GENEVA — As the tally of deaths from the worst known outbreak of the Ebola virus continued its seemingly inexorable rise, the World Health Organization said the epidemic was still accelerating and could afflict more than 20,000 people — almost seven times the current number of reported cases — before it could be brought under control.
Thursday’s forecast was made as the WHO said the number of known cases and fatalities had risen. The organization also said that in areas of intense transmission “the actual number of cases may be two to four times higher than that currently reported.”
According to the WHO’s latest figures, the death toll has risen by more than 100, to 1,552 out of 3,069 cases in four West African countries: Guinea, Liberia, Sierra Leone, and Nigeria, which had indicated its outbreak was under control. While the disease was identified in March, “more than 40 percent of the total number of cases have occurred within the past 21 days,” the WHO said. “However, most cases are concentrated in only a few localities.”
The WHO presented a road map for affected countries and the international community that included strategies designed to deal with more than 20,000 cases. The plans are likely to cost nearly half a billion dollars over six months.
The goal is to stop transmission of the virus in the next eight to nine months, said Bruce Aylward, assistant director general of the health organization.

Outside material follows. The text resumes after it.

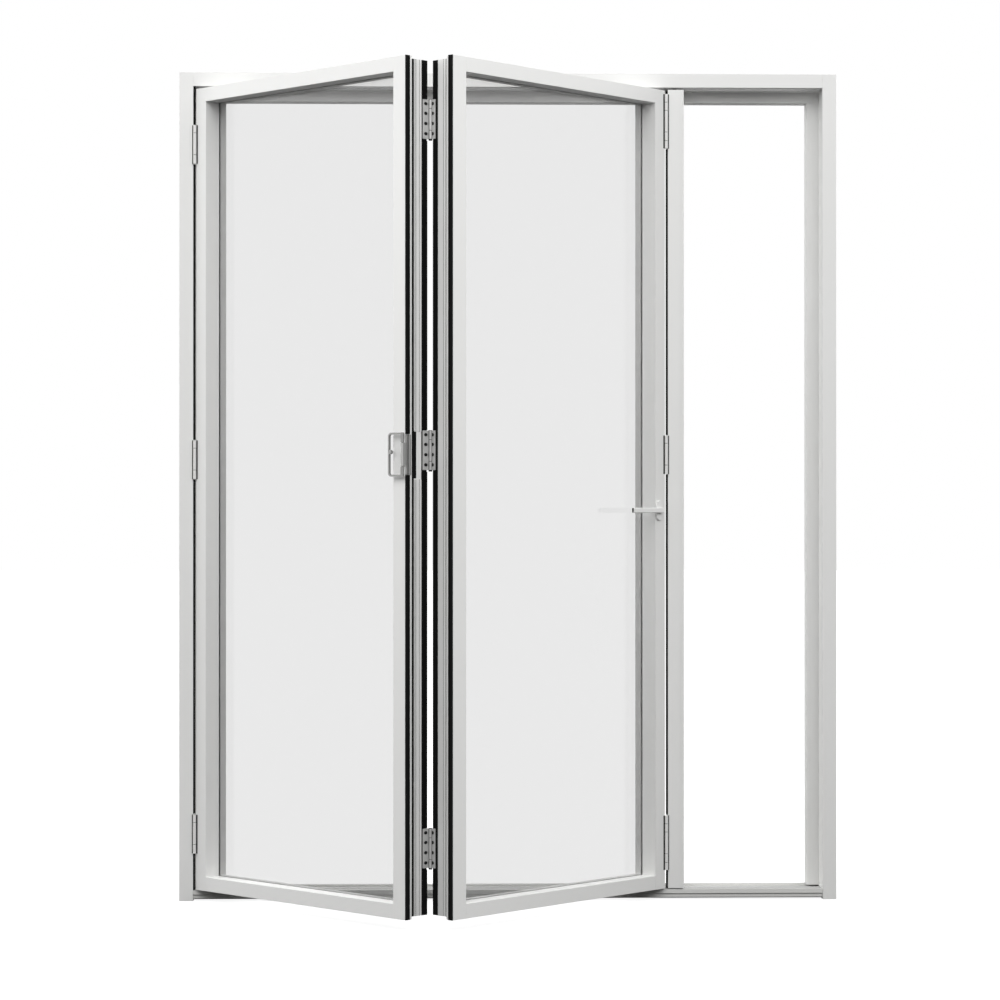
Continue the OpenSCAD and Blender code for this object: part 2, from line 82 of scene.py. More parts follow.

With many centers for treating the disease too full to take new patients, classic treatment strategies could no longer cope, and it was necessary to find and expand other approaches, the WHO said.
The road map assumes a number of countries that are not currently affected could become so. It asserts any new transmissions could be stopped within eight weeks of the first case being identified. Aylward acknowledged such speedy containment has been achieved only in remote areas, not crowded urban centers.
Tom Frieden, director of the US Centers for Disease Control and Prevention, warned the epidemic could get worse. He called for quicker international cooperation.